Unsworth, chairman of the Tri-County Bicycling Association’s Advocacy Committee and a retired Michigan State University history and Canadian studies librarian, will discuss the use of bikes by the military and civilians in wartime.

“My talk will begin with a discussion of the historical development of military cycling. I will then talk about their use in four major conflicts:
the South African War of 1899-1901, in which they were widely used by both sides for reconnaissance and patrolling; World War I use by the Germans to spearhead an amphibious force that captured a key island in the Baltic Sea; World War II, in which the Japanese imaginatively used bicycle troops to help conquer European colonies in Southeast Asia; and North Vietnam’s employment of cargo bikes on the Ho Chi Minh Trail to supply their forces in South Vietnam,” Unsworth stated in an email to the Eastsider.

He explained how bikes in wartime began.

“In the early 1890s, in several countries, soldiers saw that the newly introduced ‘safety bicycle’ (wheels of equal size, with the pedals powering a chain that was attached to the rear wheel) had military potential. By the start of the first world war in 1914, most of the armies in Europe had bicycle infantry units,” he stated.

According to Unsworth, bicycles’ low-impact virtues have proved invaluable in times of conflict by being easy to master and stealthy in espionage and reconnaissance.

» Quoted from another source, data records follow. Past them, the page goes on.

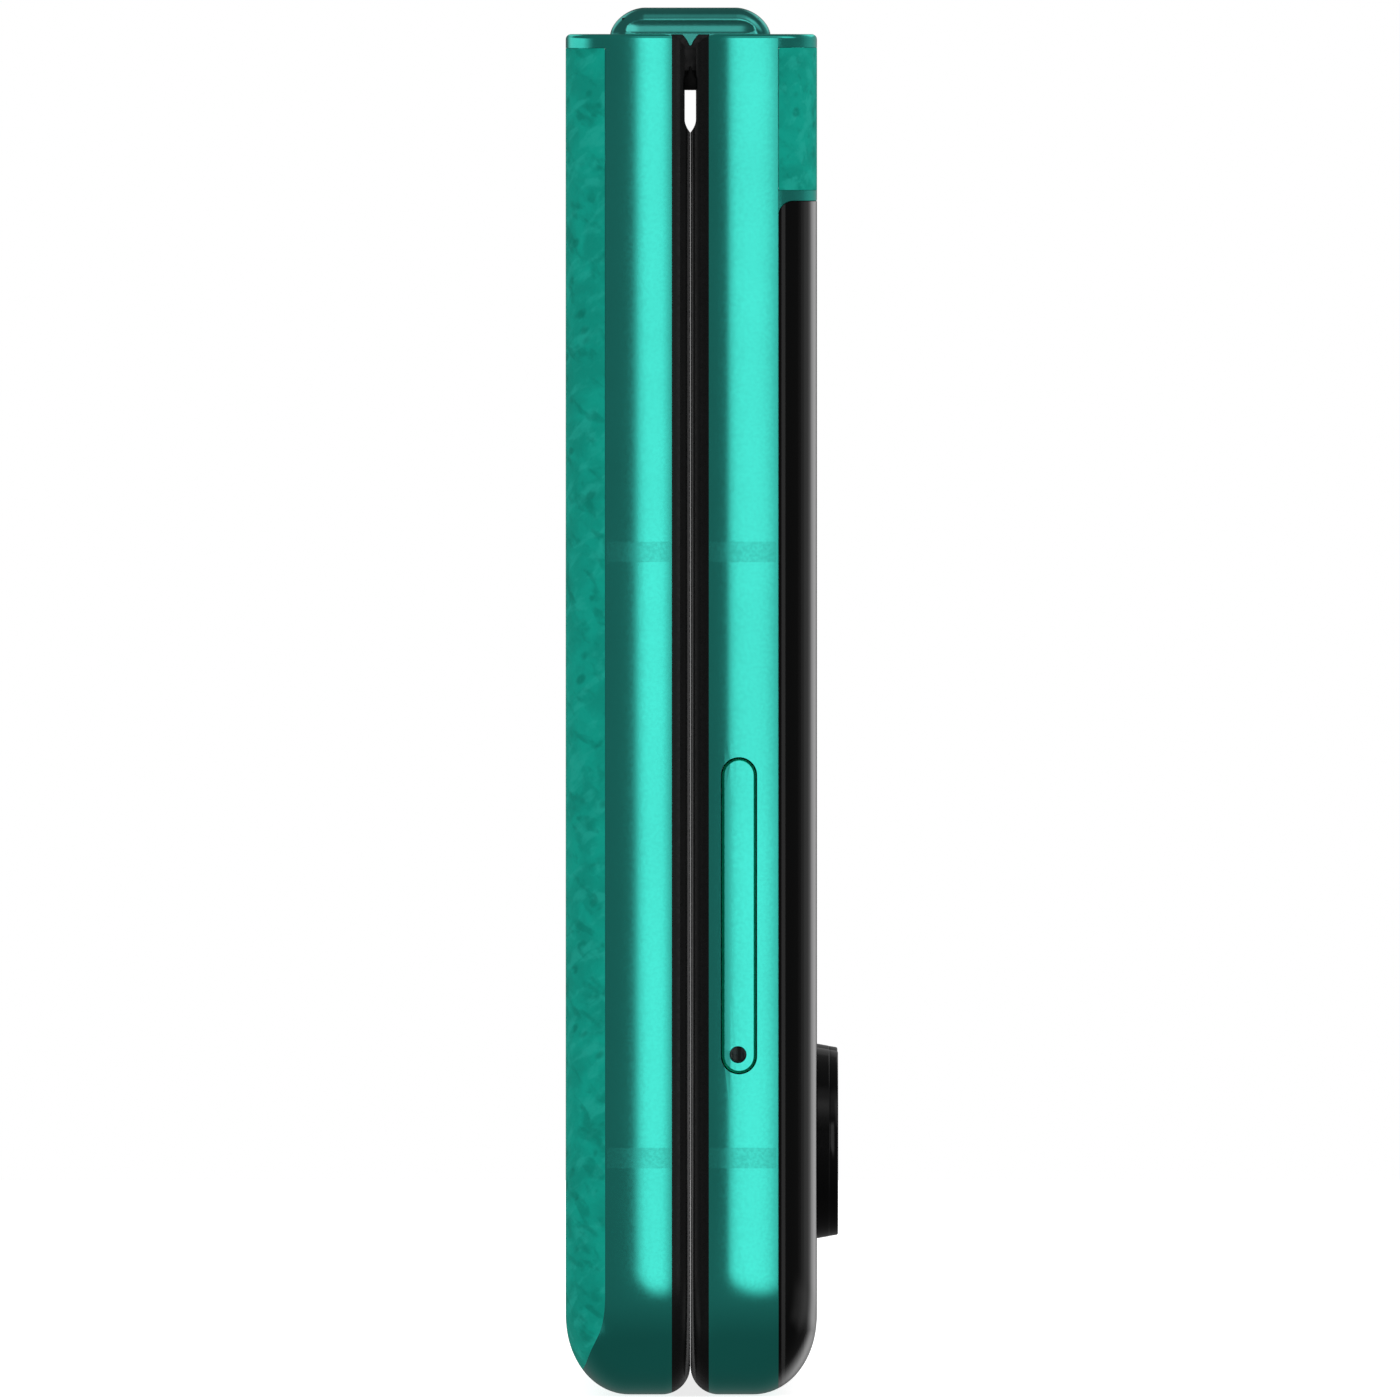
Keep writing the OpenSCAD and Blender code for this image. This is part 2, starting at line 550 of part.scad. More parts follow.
module main_board() color(board) on_cover() difference() {
  union() {
    plate(4.35, 4.95, -32.2, 32.2, 9.4, 45.6, 1.5);
    box(4.95, 5.5, -20, -12, 38, 42);
    box(4.95, 5.4, 20, 27, 12, 17);
  }
  for (y = [ring_y1, ring_y2])
    plate(3, 7, y - 5.5, y + 5.5, ring_z - 5.5, ring_z + 5.5, 0.8);
  plate(3, 7, -4, 4, 3, 11.6, 0.5);
  for (p = [[-29.5, 43], [29.5, 43], [29.5, 12]]) cyl_x(p[0], p[1], 0.72, 3, 8);
}
module board_shields() color(steel) on_cover() {
  difference() { plate(4.95, 6.15, 2, 24, 22, 42, 0.6); plate(4, 6.0, 2.2, 23.8, 22.2, 41.8, 0.5); }
  difference() { plate(4.95, 6.15, -28, -4, 24.5, 37, 0.6); plate(4, 6.0, -27.8, -4.2, 24.7, 36.8, 0.5); }
  difference() { plate(3.2, 4.35, 0, 22, 16, 44, 0.6); plate(3.3, 5, 0.2, 21.8, 16.2, 43.8, 0.5); }
}
module earpiece_speaker() color(black) on_cover() {
  plate(1.75, 4.1, 7, 20, 3.8, 8.6, 0.8);
}
module selfie_camera() color(black) on_cover() difference() {
  union() {
    plate(1.5, 4.2, -3.2, 3.2, 3.9, 10.4, 0.5);
    cyl_x(0, 7.2, 1.8, 0.5, 1.6);
  }
  translate([0.4, 0, 7.2]) rotate([0, 90, 0]) cylinder(r1 = 1.3, r2 = 0.5, h = 0.8);
}
module cover_board_screws() color(steel) on_cover()
  for (p = [[-29.5, 43], [29.5, 43], [29.5, 12]]) screw_x(p[0], p[1], 4.95, 0.98);

// ---- card tray and keys -----------------------------------------------------

module sim_socket() color(steel) on_cover() difference() {
  box(1.95, 4.25, -34.5, -11.5, tray_z - tray_l / 2 - 0.6, tray_z + tray_l / 2 + 0.6);
  box(2.25, 3.95, -36, -12.2, tray_z - tray_l / 2 + 0.3, tray_z + tray_l / 2 - 0.3);
  box(1.6, 2.5, -33, -14, tray_z - 6, tray_z + 6);
}
module sim_tray() color(metal) on_cover() difference() {
  union() {
    intersection() {
      env(cover_t);
      stadium_y(tray_u, tray_z, tray_w, tray_l, -hw - 1, -36.15);
    }
    stadium_y(tray_u, tray_z, tray_w - 0.7, tray_l - 0.7, -36.2, -35.3);
    stadium_y(tray_u, tray_z, tray_w - 0.1, tray_l - 0.1, -35.35, -34.7);
    box(2.55, 3.6, -34.9, -13.2, tray_z - 8.9, tray_z + 8.9);
  }
  cyl_y(tray_u - 0.06, tray_z - 8.8, eject_r, -hw - 1, -34);
  plate(2.4, 3.4, -32.6, -20.3, tray_z - 7.8, tray_z + 7.8, 0.6);
  plate(2.95, 4, -30, -15, tray_z - 5, tray_z + 7.8, 0.6);
  box(2.5, 3.7, -34, -12, tray_z - 9.5, tray_z - 8.1);
}
module sim_tray_gasket() color([0.1, 0.1, 0.1]) on_cover() difference() {
  stadium_y(tray_u, tray_z, tray_w + 0.06, tray_l + 0.06, -36.1, -35.4);
  stadium_y(tray_u, tray_z, tray_w - 0.68, tray_l - 0.68, -37, -35);
  cyl_y(tray_u - 0.06, tray_z - 8.8, eject_r, -hw - 1, -34);
}
module power_key() color(metal) on_cover() {
  stadium_y(key_u, power_z, 2.16, power_l, 35.3, hw + key_h - 0.12);
  stadium_y(key_u, power_z, 1.92, power_l - 0.24, hw, hw + key_h);
  stadium_y(key_u, power_z, 2.9, power_l + 0.9, 35.0, 35.45);
}
module volume_rocker() color(metal) on_cover() {
  stadium_y(key_u, volume_z, 2.16, volume_l, 35.15, hw + key_h - 0.12);
  stadium_y(key_u, volume_z, 1.92, volume_l - 0.24, hw, hw + key_h);
  stadium_y(key_u, volume_z, 2.9, volume_l + 0.9, 34.85, 35.2);
}
module key_switches() color(brass) on_cover() {
  box(2.2, 4.0, 33.9, 34.15, 30, 70);
  for (z = [power_z, volume_z - 7, volume_z + 7])
    cyl_y(key_u, z, 0.8, 34.1, 34.4);
}

back_panel();
main_frame();
main_antenna_bands();
main_rim();
main_midplate();
main_display();
main_battery();
usb_board();
usb_c_receptacle();
loudspeaker();
vibration_motor();
bottom_microphone();
main_bumpers();
main_hinge_arms();
main_arm_screws();
main_board_screws();
spine_cover();
hinge_base();
hinge_end_caps();
hinge_pins();
hinge_springs();
hinge_screws();
display_fold();
hinge_flex();
sync_shaft_main();
sync_shaft_cover();
cover_frame();
cover_antenna_bands();
leather_strip();
cover_glass();
cover_display_panel();
camera_rings();
lens_glasses();
camera_modules();
flash_lens();
flash_led();
cover_rim();
cover_midplate();
inner_upper_display();
cover_battery();
main_board();
board_shields();
earpiece_speaker();
selfie_camera();
cover_bumpers();
cover_hinge_arms();
cover_arm_screws();
cover_board_screws();
sim_socket();
key_switches();
sim_tray();
sim_tray_gasket();
power_key();
volume_rocker();
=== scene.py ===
import json
import math
import bpy
import bmesh
import numpy as np
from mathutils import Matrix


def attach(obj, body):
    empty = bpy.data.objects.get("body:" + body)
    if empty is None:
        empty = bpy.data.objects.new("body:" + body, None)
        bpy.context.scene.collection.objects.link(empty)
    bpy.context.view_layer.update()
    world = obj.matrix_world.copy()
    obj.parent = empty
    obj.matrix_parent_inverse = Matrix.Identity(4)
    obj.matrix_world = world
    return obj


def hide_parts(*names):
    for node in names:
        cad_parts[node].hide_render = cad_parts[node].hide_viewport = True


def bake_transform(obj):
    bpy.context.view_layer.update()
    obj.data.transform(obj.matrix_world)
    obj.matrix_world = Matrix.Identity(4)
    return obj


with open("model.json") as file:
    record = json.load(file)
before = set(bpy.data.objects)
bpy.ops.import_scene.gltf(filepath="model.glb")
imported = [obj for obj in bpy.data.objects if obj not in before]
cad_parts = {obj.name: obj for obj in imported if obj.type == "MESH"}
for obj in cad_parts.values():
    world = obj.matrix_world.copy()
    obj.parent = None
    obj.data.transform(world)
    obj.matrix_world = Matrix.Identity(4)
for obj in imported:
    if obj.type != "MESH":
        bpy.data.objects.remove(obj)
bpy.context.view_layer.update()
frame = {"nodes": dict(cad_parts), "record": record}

scene = bpy.context.scene
MM = 0.001

# ---------------------------------------------------------------- dimensions (mm)
HW, HH = 37.0, 86.35
MT, CT = 7.9, 8.03
U0 = 0.006
GX = -0.745
AX, AZ, DR = 1.85, 84.55, 1.8
REC = 0.36
CAV, WY = 4.1, 35.85
RIM = 1.17
HZ = AZ - CAV
MSEAM, CSEAM = MT - 2.5, CT - 2.44
STRIP_Z, GLASS_Z = 76.45, 75.75
RING_Z, RING_Y, RING_H, RING_R = 15.86, (-23.0, -8.0), 1.36, 6.07
TRAY_U, TRAY_W, TRAY_L, TRAY_Z = 3.085, 2.2, 20.0, 30.5
KEY_U, KEY_H = 3.1, 0.35
BANDS = (15.15, 53.55)

# ---------------------------------------------------------------- mesh helpers


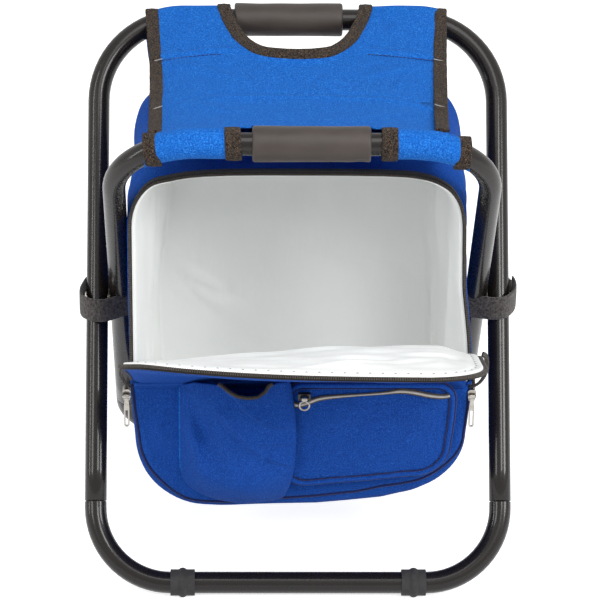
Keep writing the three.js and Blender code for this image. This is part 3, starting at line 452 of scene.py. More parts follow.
def strap_look():
    """Hook-and-loop webbing: matt, hairy and nearly black."""
    look = Look(
        "hook_and_loop", Roughness=1.0, Sheen_Weight=0.25, Sheen_Roughness=0.6, Specular_IOR_Level=0.15
    )
    hair = look.noise(2.0, 4.0, 0.75)
    look.colour(look.mix(look.contrast(hair, 0.38, 0.62), srgb(20, 18, 17), srgb(86, 80, 77)))
    look.relief((hair, 0.6), (look.noise(6, 2.0), 0.3))
    return look.material


def liner_look():
    """White plastic film over foam, softly creased."""
    look = Look(
        "liner_film", Roughness=0.42, Specular_IOR_Level=0.45, Coat_Weight=0.12, Coat_Roughness=0.3
    )
    look.shader.inputs["Subsurface Weight"].default_value = 0.05
    look.shader.inputs["Subsurface Radius"].default_value = (0.004, 0.004, 0.004)
    cloud = look.noise(45, 3.0)
    look.colour(look.mix(cloud, srgb(243, 245, 244), srgb(250, 251, 249)))
    look.set("Roughness", look.between(look.noise(12, 3.0), 0.34, 0.55))
    long_way = look.node(
        "ShaderNodeMapping", {"Vector": look.place, "Scale": (1.0, 1.0, 0.35)}
    ).outputs[0]
    look.relief((look.noise(40, 4.0, 0.5, long_way), 2.0), (look.noise(9, 3.0), 0.12))
    return look.material


def tape_look(name, dark, light):
    look = Look(name, Roughness=0.8, Sheen_Weight=0.15, Specular_IOR_Level=0.3)
    weave = look.weave(0.9)
    look.colour(look.mix(look.between(look.noise(1.5, 2.0), -0.1, 1.1), dark, light))
    look.relief((weave, 0.08))
    return look.material


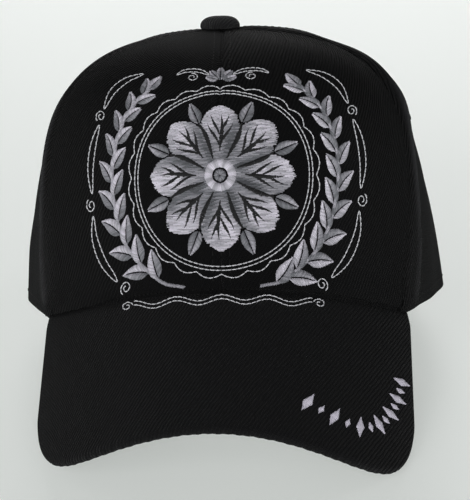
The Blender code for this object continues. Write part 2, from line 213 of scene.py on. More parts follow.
def unit(vectors):
    return vectors / np.maximum(np.linalg.norm(vectors, axis=-1, keepdims=True), 1e-12)


def run_lengths(points):
    """Distance run along the second last axis, from 0 at its first point."""
    steps = np.linalg.norm(np.diff(points, axis=-2), axis=-1)
    return np.concatenate([np.zeros(steps.shape[:-1] + (1,)), np.cumsum(steps, axis=-1)], axis=-1)


def edge_swing(heading):
    """How far the lower edge swings to the wearer's left towards the rear."""
    return REAR_SWING * (1.0 - np.cos(heading)) / 2


def edge_point(heading):
    far = reach(EDGE_REACH, heading)
    return far * np.sin(heading) + edge_swing(heading), -far * np.cos(heading)


JOINT_FRONT = np.array((0.0, -EDGE_REACH[0], JOINT_RISE))
ARCH_TOP = JOINT_FRONT @ OFF_SLOPE
SLOPE_START = JOINT_FRONT @ DOWN_SLOPE


def arch_radius():
    """Radius of the visor's arch, which passes the crown's front and meets its edge at the joint's ends."""
    side, back = edge_point(JOINT_END)
    sag = ARCH_TOP - back * OFF_SLOPE[1]
    return (side * side + sag * sag) / (2 * sag)


ARCH_RADIUS = arch_radius()


def joint_height(heading):
    """Height at which the visor's arch meets the crown's edge."""
    side, back = edge_point(heading)
    off = ARCH_TOP - ARCH_RADIUS + np.sqrt(np.maximum(0.0, ARCH_RADIUS**2 - side * side))
    return (off - back * OFF_SLOPE[1]) / OFF_SLOPE[2]


def lower_edge(heading):
    """Height of the crown's edge. Over the visor it laps past the joint; elsewhere it bows up a little."""
    part = np.abs(heading) / JOINT_END
    bow = SIDE_RISE * np.sin(np.pi * (np.abs(heading) - JOINT_END) / (np.pi - JOINT_END))
    lap = JOINT_LAP * (1.0 - np.minimum(part, 1.0) ** 6)
    corner = np.where(heading < 0.0, CORNER_DROP, 0.3 * CORNER_DROP)
    drop = corner * np.exp(-(((np.abs(heading) - JOINT_END) / 0.10) ** 2))
    return np.where(part >= 1.0, bow, joint_height(heading) - lap) - drop


def crown_face(heading, rise):
    """Points of the plain outer face, from rise 0 at the lower edge to 1 at the top."""
    heading, rise = np.broadcast_arrays(np.asarray(heading, float), np.asarray(rise, float))
    heading = wrapped(heading)
    seams = np.radians(SEAM_HEADINGS)
    on_left, on_right = (np.interp(np.abs(heading), seams, np.radians(top)) for top in SEAM_HEADINGS_TOP)
    at_top = np.where(heading >= 0.0, on_left, on_right)
    share = 1.0 - (1.0 - np.minimum(rise / SEAM_TURN, 1.0)) ** 2
    aim = heading + (np.copysign(at_top, heading) - heading) * share
    fall = 1.0 - rise
    spread = (fall**3, 3 * fall * fall * rise, 3 * fall * rise * rise)
    far = sum(part * reach(table, aim) for part, table in zip(spread, (EDGE_REACH, BODY_REACH, TOP_REACH)))
    height = spread[1] * BODY_HEIGHT + spread[2] + rise**3
    low = lower_edge(heading)
    side = far * np.sin(aim) + edge_swing(heading) * (1.0 - height) + TOP_SHIFT[0] * rise**8
    back = -far * np.cos(aim) + TOP_SHIFT[1] * height
    return np.stack([side, back, low + (CROWN_HEIGHT - low) * height], axis=-1)


def crown_normal(heading, rise):
    step = 1e-3
    low, high = np.maximum(rise - step, 0.0), np.minimum(rise + step, 1.0 - 1e-6)
    up = crown_face(heading, high) - crown_face(heading, low)
    along = crown_face(heading + step, rise) - crown_face(heading - step, rise)
    return unit(np.cross(along, up))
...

Unsworth believes attendees will gain an “appreciation that bicycles have and continue to fill military missions.”

Chris Causley, executive director of the Michigan Military Technical and Historical Society, said Unsworth is enthusiastic about this subject.
“I understand he’s a collector of antique bicycles and he’s involved with local antique bicycle clubs. It’s a subject he’s passionate about, and it’s a slightly different topic from what we normally do,” said Causley.

Admission to the presentation is by donation.